**SOURCE EXCERPT**
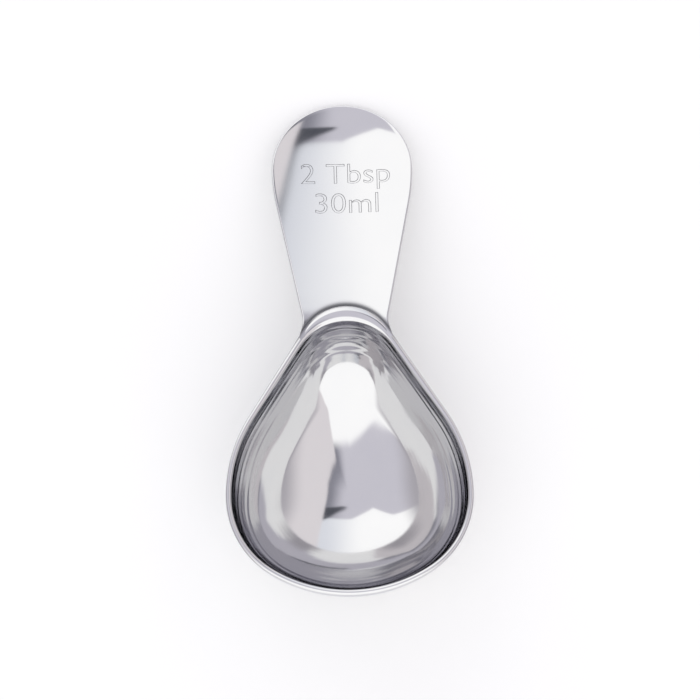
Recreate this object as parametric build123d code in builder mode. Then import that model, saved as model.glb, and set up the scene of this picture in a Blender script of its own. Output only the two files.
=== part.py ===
from build123d import *
from math import acos, asin, atan, atan2, cos, degrees, hypot, radians, sin, sqrt, tan
import os

# A one-piece measuring spoon pressed from one stainless sheet: a deep teardrop
# bowl whose narrow end runs over a raised ridge into a short, broad, dished handle.
# Millimetres. It lies as it rests on a table, on the bowl and the handle's end.
os.makedirs("parts", exist_ok=True)

# Sheet
sheet = 1.2                    # thickness of the stock
edge_round = 0.35              # tumbled edge all round the handle

# Bowl, measured inside at the rim, from the deepest point forward and back
bowl_depth = 21.25             # rim plane to the deepest point of the inside
front_reach = 25.5             # deepest point to the front of the rim
neck_reach = 31.9              # deepest point to the narrow end of the rim
bowl_half_width = 24.45        # widest half of the rim
widest_ahead = 5.5             # the widest place lies this far ahead of the deepest
front_radius = 30.0            # flat arc across the front
shoulder_radius = 31.0         # long arc from the widest place towards the neck
neck_radius = 11.0             # small arc at the narrow end
fullness = 2.1                 # power of the wall's curve, where 2 is an ellipse

# Ridge where the sheet turns over from the bowl into the handle
ridge_width = 3.7              # from the inside edge to the handle's face
ridge_radius = 9.8             # arc of the valley line, seen from above
ridge_step = 1.0               # the rim stands this much above the handle's root
ridge_fade = 6                 # power with which the ridge dies out down the wall

# Handle
handle_reach = 44.6            # ridge to the tip, along the rim plane
tip_radius = 14.6              # round end, also the greatest half width
cheek_radius = 40.0            # gentle arc from the widest place into the taper
handle_narrowing = 5.83141     # each side draws in this much, tip's centre to the ridge
root_radius = 6.0              # inner corner between the handle's side and the bowl
root_tuck = 0.2                # the handle's sides run this far into the bowl's wall
handle_drop = 10.0             # degrees that the handle falls away from the rim
curl_radius = 28.0             # upward curl of the tip
curl_length = 8.0              # length of the handle that curls
dish_at_root = 110.0           # radius of the dish across the handle at the neck
dish_at_tip = 44.0             # and at the round end
strip_half = 20.0              # half width of the strip before it is cut out

# Levels of the bowl in degrees of its wall's curve, and shares of the handle's reach
bowl_angles = (0, 8, 16, 28, 42, 56, 68, 79)
handle_shares = (-0.2, 0.0, 0.25, 0.5, 0.7, 0.85, 1.0, 1.1)
profile_steps = 90


# Outline of the bowl at a level: front arc, side arcs, straight flanks, neck arc.
# It shrinks about the deepest point by a share, so every level has one character.
def teardrop(share, wall, reach, end_radius):
    half = (bowl_half_width + wall) * share
    front = (front_reach + wall) * share
    front_arc = (front_radius + wall) * share
    shoulder = (shoulder_radius + wall) * share
    end_arc = end_radius * share
    widest = Vector(0, -widest_ahead * share)
    front_centre = Vector(0, front_arc - front)
    end_centre = Vector(0, reach * share - end_arc)
    # The side arc touches the front arc and is upright at the widest place
    lift = front_centre.Y - widest.Y
    side = (front_arc**2 - half**2 - lift**2) / (2 * (front_arc - half))
    side_centre = widest + Vector(half - side, 0)
    join = degrees(atan2(-lift, half - side))
    # The flank touches the shoulder arc and the neck arc
    inset = shoulder - half
    run = end_centre.Y - widest.Y
    lean = degrees(atan2(run, inset) - acos((shoulder - end_arc) / hypot(run, inset)))
    shoulder_centre = widest - Vector(inset, 0)
    flank_foot = shoulder_centre + Vector(shoulder, 0).rotate(Axis.Z, lean)
    flank_head = end_centre + Vector(end_arc, 0).rotate(Axis.Z, lean)
    with BuildLine() as outline:
        CenterArc(front_centre, front_arc, -90, 90 + join)
        CenterArc(side_centre, side, join, -join)
        CenterArc(shoulder_centre, shoulder, 0, lean)
        Line(flank_foot, flank_head)
        CenterArc(end_centre, end_arc, lean, 90 - lean)
        mirror(about=Plane.YZ)
    return outline.line


# Height of the handle's top face along its centre line, counted from the ridge
def handle_height(along):
    past = max(along - handle_reach + curl_length, 0)
    curl = curl_radius - sqrt(curl_radius**2 - past**2)
    return curl - ridge_step - max(along, 0) * tan(radians(handle_drop))


# Outside profile along the centre line, from one end of the rim to the deepest point
def keel(reach):
    profile = []
    for i in range(profile_steps + 1):
        angle = radians(90) * i / profile_steps
        along = (reach + sheet) * cos(angle) ** (2 / fullness)
        below = (bowl_depth + sheet) * sin(angle) ** (2 / fullness)
        profile.append((along, -below))
    return profile


# Underside of the handle along its centre line
def handle_keel():
    profile = []
    for i in range(profile_steps + 1):
        along = handle_reach * i / profile_steps
        profile.append((handle_root + along, handle_height(along) - sheet))
    return profile


# Lowest point of a profile above a line of some slope
def lowest(profile, slope):
    return min(profile, key=lambda point: point[1] - slope * point[0])


# Resting attitude: the line that touches both the bowl and the handle
handle_root = neck_reach + ridge_width
handle_taper = degrees(atan(handle_narrowing / (handle_reach - tip_radius)))
slope = 0
for _ in range(profile_steps):
    bowl_touch = lowest(keel(neck_reach), slope)
    handle_touch = lowest(handle_keel(), slope)
    slope = (handle_touch[1] - bowl_touch[1]) / (handle_touch[0] - bowl_touch[0])
tilt = atan(slope)

# Rim plane: tilted back, and placed so that the origin is on the table, midway along
front_end = -max(along * cos(tilt) - below * sin(tilt) for along, below in keel(front_reach))
handle_end = handle_root + handle_reach
tip_end = handle_end * cos(tilt) + (handle_height(handle_reach) - edge_round) * sin(tilt)
rim_height = bowl_touch[0] * sin(tilt) - bowl_touch[1] * cos(tilt)
rim = Plane(
    origin=(0, -(front_end + tip_end) / 2, rim_height),
    x_dir=(1, 0, 0),
    z_dir=(0, sin(tilt), cos(tilt)),
)


# Skin of the bowl: a sketch for each level from the rim down, then the deepest point.
# The ridge widens and tightens the neck arc at the top of the wall.
def bowl_levels(wall, depth, ridge, pinch):
    levels = []
    for angle in bowl_angles:
        share = cos(radians(angle)) ** (2 / fullness)
        depth_share = sin(radians(angle)) ** (2 / fullness)
        fade_share = (1 - depth_share) ** ridge_fade
        reach = neck_reach + wall + ridge * fade_share
        end_radius = neck_radius + wall - pinch * fade_share
        with BuildSketch(rim.offset(-depth * depth_share)) as level:
            make_face(teardrop(share, wall, reach, end_radius))
        levels.append(level.sketch)
    levels.append(Vertex(*rim.from_local_coords((0, 0, -depth))))
    return levels


# Handle: a dished strip, curled at its end, cut to the handle's outline
with BuildPart() as handle:
    for share in handle_shares:
        along = handle_reach * share
        dish = dish_at_root + (dish_at_tip - dish_at_root) * max(share, 0)
        half_angle = degrees(asin(strip_half / dish))
        station = Plane(
            origin=rim.from_local_coords((0, handle_root + along, handle_height(along))),
            x_dir=rim.x_dir,
            z_dir=-rim.y_dir,
        )
        with BuildSketch(station):
            with BuildLine():
                face = CenterArc((0, dish), dish, -90 - half_angle, 2 * half_angle)
                back = CenterArc((0, dish), dish + sheet, -90 - half_angle, 2 * half_angle)
                Line(face @ 0, back @ 0)
                Line(face @ 1, back @ 1)
            make_face()
    loft()
    with BuildSketch(rim) as handle_outline:
        with BuildLine():
            rim_edge = teardrop(1, sheet - root_tuck, handle_root - root_tuck, ridge_radius)
            flank = rim_edge.edges().filter_by(GeomType.LINE).sort_by(Axis.X)[-1]
            tip_centre = Vector(0, handle_end - tip_radius)
            cheek_centre = tip_centre - Vector(cheek_radius - tip_radius, 0)
            CenterArc(tip_centre, tip_radius, 0, 90)
            cheek = CenterArc(cheek_centre, cheek_radius, -handle_taper, handle_taper)
            side = IntersectingLine(cheek @ 0, -(cheek % 0), flank)
            root = Line(side @ 1, side @ 1 - (flank % 0) * root_radius / 2)
            Line(root @ 1, (0, (root @ 1).Y))
            mirror(about=Plane.YZ)
        make_face()
        corner = side @ 1
        corners = [
            handle_outline.vertices().sort_by_distance(place)[0]
            for place in (corner, (-corner.X, corner.Y))
        ]
        fillet(corners, root_radius)
    extrude(amount=strip_half, both=True, mode=Mode.INTERSECT)
    fillet(handle.faces().sort_by(SortBy.AREA)[-2:].edges(), edge_round)

with BuildPart() as spoon:
    # Outside of the bowl, with the ridge swelling out at the top of the neck
    pinch = neck_radius + sheet - ridge_radius
    loft(bowl_levels(sheet, bowl_depth + sheet, ridge_width - sheet, pinch))
    add(handle)

    # Inside of the bowl, open at the rim and clear above it
    loft(bowl_levels(0, bowl_depth, 0, 0), mode=Mode.SUBTRACT)
    with BuildSketch(rim):
        make_face(teardrop(1, 0, neck_reach, neck_radius))
    extrude(amount=ridge_width, mode=Mode.SUBTRACT)

spoon.part.label = "spoon"
export_step(spoon.part, "parts/spoon.step")

# What the bowl holds, level with the rim
with BuildPart() as measure:
    loft(bowl_levels(0, bowl_depth, 0, 0))
print(f"holds {measure.part.volume / 1000:.2f} ml")
print(f"rests tilted back {degrees(tilt):.2f} degrees")
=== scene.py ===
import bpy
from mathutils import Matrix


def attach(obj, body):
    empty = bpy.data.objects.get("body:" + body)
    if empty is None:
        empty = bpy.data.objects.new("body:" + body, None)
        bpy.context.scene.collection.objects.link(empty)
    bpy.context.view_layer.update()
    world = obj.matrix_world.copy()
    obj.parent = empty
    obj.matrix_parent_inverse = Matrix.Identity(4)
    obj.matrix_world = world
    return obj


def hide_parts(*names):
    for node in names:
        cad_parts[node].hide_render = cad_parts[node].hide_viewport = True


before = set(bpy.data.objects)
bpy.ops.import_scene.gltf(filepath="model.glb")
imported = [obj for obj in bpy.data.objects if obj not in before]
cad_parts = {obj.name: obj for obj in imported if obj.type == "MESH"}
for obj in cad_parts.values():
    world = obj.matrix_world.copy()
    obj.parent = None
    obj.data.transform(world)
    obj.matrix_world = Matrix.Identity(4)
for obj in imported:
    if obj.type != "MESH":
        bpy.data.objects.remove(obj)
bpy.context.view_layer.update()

import bmesh
import bpy
import numpy as np
from math import acos, atan2, cos, degrees, hypot, pi, radians, sin, tan
from mathutils import Matrix, Vector

bpy.context.scene.view_settings.view_transform = "Standard"

# The bowl
# A deep teardrop cup, pressed from one stainless sheet 1.2 mm thick. Its rim is
# tumbled round, and at the neck the sheet turns over in a broad ridge.

# Millimetres from the deepest point, in the plane of the rim, as in the solid
sheet = 1.2
bowl_depth = 21.25
front_reach = 25.5
neck_reach = 31.9
bowl_half_width = 24.45
widest_ahead = 5.5
front_radius = 30.0
shoulder_radius = 31.0
neck_radius = 11.0
fullness = 2.1
ridge_width = 3.7
ridge_radius = 9.8
ridge_step = 1.0
ridge_fade = 6
# Finer than the solid: fuller flanks, around a heading in degrees, that fade to the bottom
flank_fullness = 0.5
flank_middle = 55
flank_spread = 25
flank_fade = 0.6
# The share by which the wall closes on its way down, and the rings that drawing leaves in it
draft = 0.05
draw_ring = 0.022
coarse_ring = 2.9
fine_ring = 4.7
fine_share = 0.7
ring_phase = 0.5
ring_top = 0.8
ring_top_fade = 2
ring_foot = 14.5
ring_foot_fade = 5
# The rounding of the rim and of the ridge
ridge_hold = 1.7
ridge_round = 0.45
rim_round = 0.5
rim_fullness = 2.0
neck_round = 0.2
# Where the rim's plane is when the spoon rests on its bowl and the end of its handle
rim_tilt = radians(10.23085)
rim_centre = (0.0, -25.4234, 23.0002)
# Points round each ring, and rings down each part of the wall
around = 312
inside_rings = 84
crown_rings = 22
outside_rings = 48
outline_points = 6000
fine_headings = 2880
reach_soften = 0.035


def place(points):
    """From the rim's plane in millimetres to the table's frame in metres."""
    x, y, z = points[..., 0], points[..., 1], points[..., 2]
    row = np.stack([
        x + rim_centre[0],
        y * cos(rim_tilt) + z * sin(rim_tilt) + rim_centre[1],
        z * cos(rim_tilt) - y * sin(rim_tilt) + rim_centre[2],
    ], axis=-1)
    return row / 1000


def arc(centre, radius, start, end, steps=400):
    """Points on an arc, with its angles in degrees."""
    angle = np.radians(np.linspace(start, end, steps))
    return np.stack(
        [centre[0] + radius * np.cos(angle), centre[1] + radius * np.sin(angle)], axis=-1)


def even(outline, count):
    """The same closed outline with evenly spaced points."""
    closed = np.concatenate([outline, outline[:1]])
    length = np.concatenate([[0], np.cumsum(np.hypot(*np.diff(closed, axis=0).T))])
    stations = np.linspace(0, length[-1], count, endpoint=False)
    return np.stack([np.interp(stations, length, closed[:, k]) for k in (0, 1)], axis=-1)


def reach_around(outline):
    """Distance of an outline from the deepest point at each heading, gently smoothed."""
    outline = even(outline, outline_points)
    angle = np.arctan2(outline[:, 1], outline[:, 0])
    fine = np.linspace(-pi, pi, fine_headings, endpoint=False)
    reach = np.interp(fine, angle, np.hypot(outline[:, 0], outline[:, 1]), period=2 * pi)
    waves = np.fft.rfft(reach)
    waves *= np.exp(-0.5 * (np.arange(len(waves)) * reach_soften) ** 2)
    return np.interp(headings, fine, np.fft.irfft(waves, len(fine)), period=2 * pi)


def mirrored(right):
    """A closed outline from its right half, front to back."""
    return np.concatenate([right, (right * (-1, 1))[::-1]])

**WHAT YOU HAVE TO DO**
The lines above from the one containing "# Inside of" through the one containing "before = set(bpy.data.objects)" are to be set down exactly, and no others.

**REPLY TO THE TASK**
    # Inside of the bowl, open at the rim and clear above it
    loft(bowl_levels(0, bowl_depth, 0, 0), mode=Mode.SUBTRACT)
    with BuildSketch(rim):
        make_face(teardrop(1, 0, neck_reach, neck_radius))
    extrude(amount=ridge_width, mode=Mode.SUBTRACT)

spoon.part.label = "spoon"
export_step(spoon.part, "parts/spoon.step")

# What the bowl holds, level with the rim
with BuildPart() as measure:
    loft(bowl_levels(0, bowl_depth, 0, 0))
print(f"holds {measure.part.volume / 1000:.2f} ml")
print(f"rests tilted back {degrees(tilt):.2f} degrees")
=== scene.py ===
import bpy
from mathutils import Matrix


def attach(obj, body):
    empty = bpy.data.objects.get("body:" + body)
    if empty is None:
        empty = bpy.data.objects.new("body:" + body, None)
        bpy.context.scene.collection.objects.link(empty)
    bpy.context.view_layer.update()
    world = obj.matrix_world.copy()
    obj.parent = empty
    obj.matrix_parent_inverse = Matrix.Identity(4)
    obj.matrix_world = world
    return obj


def hide_parts(*names):
    for node in names:
        cad_parts[node].hide_render = cad_parts[node].hide_viewport = True


before = set(bpy.data.objects)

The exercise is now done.